Oahu is home to Honolulu, Waikiki Beach, and the Pearl Harbor National Memorial — the most visited site in Hawaii, where the USS Arizona Memorial floats above the sunken battleship that holds the remains of 1,102 crew members lost in the December 7, 1941 attack. The memorial receives 1.6 million visitors annually and remains the most sobering and affecting war memorial in the United States. The North Shore of Oahu transforms from summer swimming beach to world-class surf arena each November, when north swells from Pacific storms produce waves at Banzai Pipeline and Sunset Beach that reach 10 metres and attract the world's best big-wave surfers for the Vans Triple Crown of Surfing.

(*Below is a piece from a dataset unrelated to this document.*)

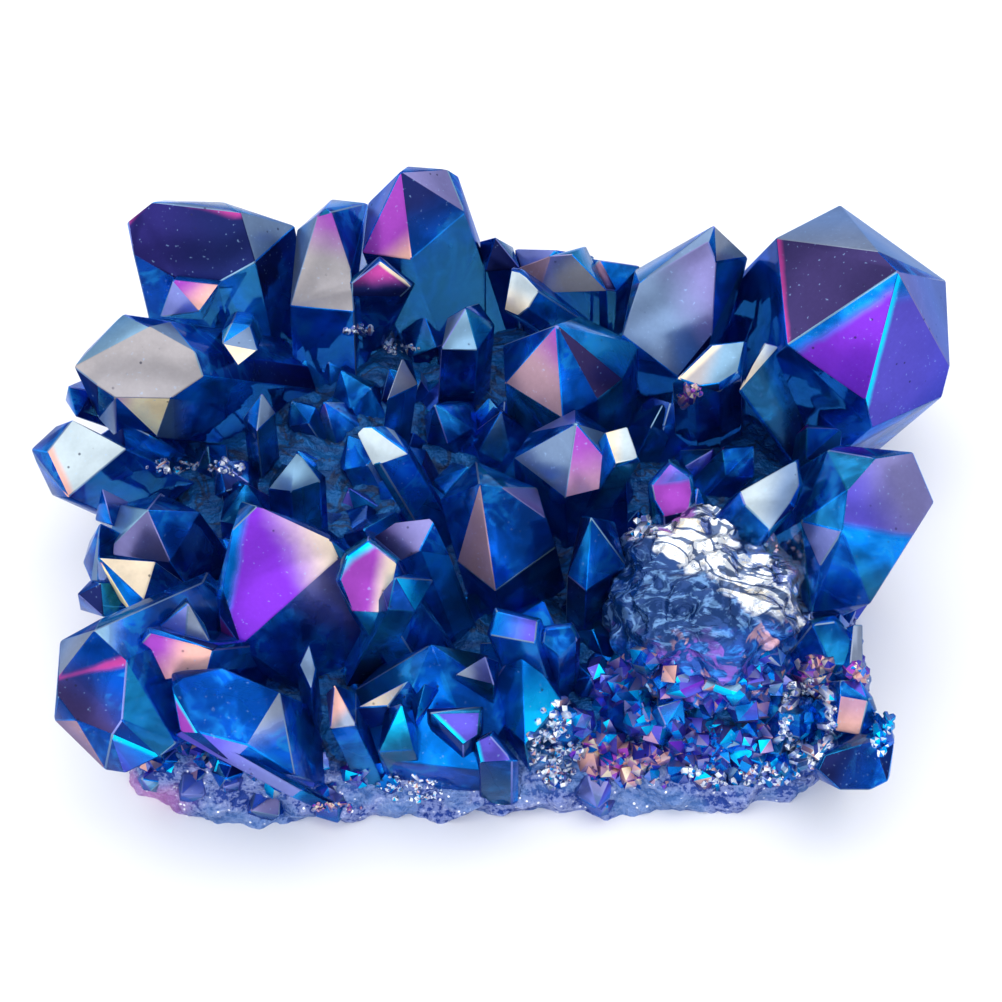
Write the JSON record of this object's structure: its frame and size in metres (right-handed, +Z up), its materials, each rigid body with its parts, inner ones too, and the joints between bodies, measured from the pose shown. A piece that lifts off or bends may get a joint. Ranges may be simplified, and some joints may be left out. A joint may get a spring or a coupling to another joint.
{
  "type": "aura-coated quartz crystal cluster",
  "caption": "Cluster of pointed quartz crystals with a blue iridescent metallic coating, grown together on a rough crust with a flat-cut base.",
  "frame": {"origin": "middle of the crust's flat-cut resting face", "axes": "+X along the cluster's longest side toward the largest crystal's side, +Y away from the viewer's side, +Z up from the resting face"},
  "size_m": [0.0922, 0.0743, 0.0317],
  "materials": {
    "coated_quartz": "polished natural crystal faces under a thin iridescent blue metallic film"
  },
  "bodies": {
    "root": {"crystal_cluster": "coated_quartz"}
  },
  "joints": []
}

Kauai, the oldest of the main islands, is the most dramatically eroded — its Na Pali Coast, a 27-kilometre stretch of sea cliffs rising 1,200 metres from the Pacific, is accessible only by sea kayak or helicopter and represents perhaps the most spectacular coastline in the United States. The Waimea Canyon, called the Grand Canyon of the Pacific, drops 1,097 metres through layers of red and purple volcanic rock carved by erosion over five million years. The snorkelling at Tunnels Beach and the Poipu reef offers encounters with green sea turtles, spinner dolphins, and Hawaiian monk seals — one of the world's most endangered marine mammals with fewer than 1,500 individuals remaining.
Couples, families, nature lovers, and surfers — best if you treat each island as a separate destination rather than trying to island-hop in under 2 weeks.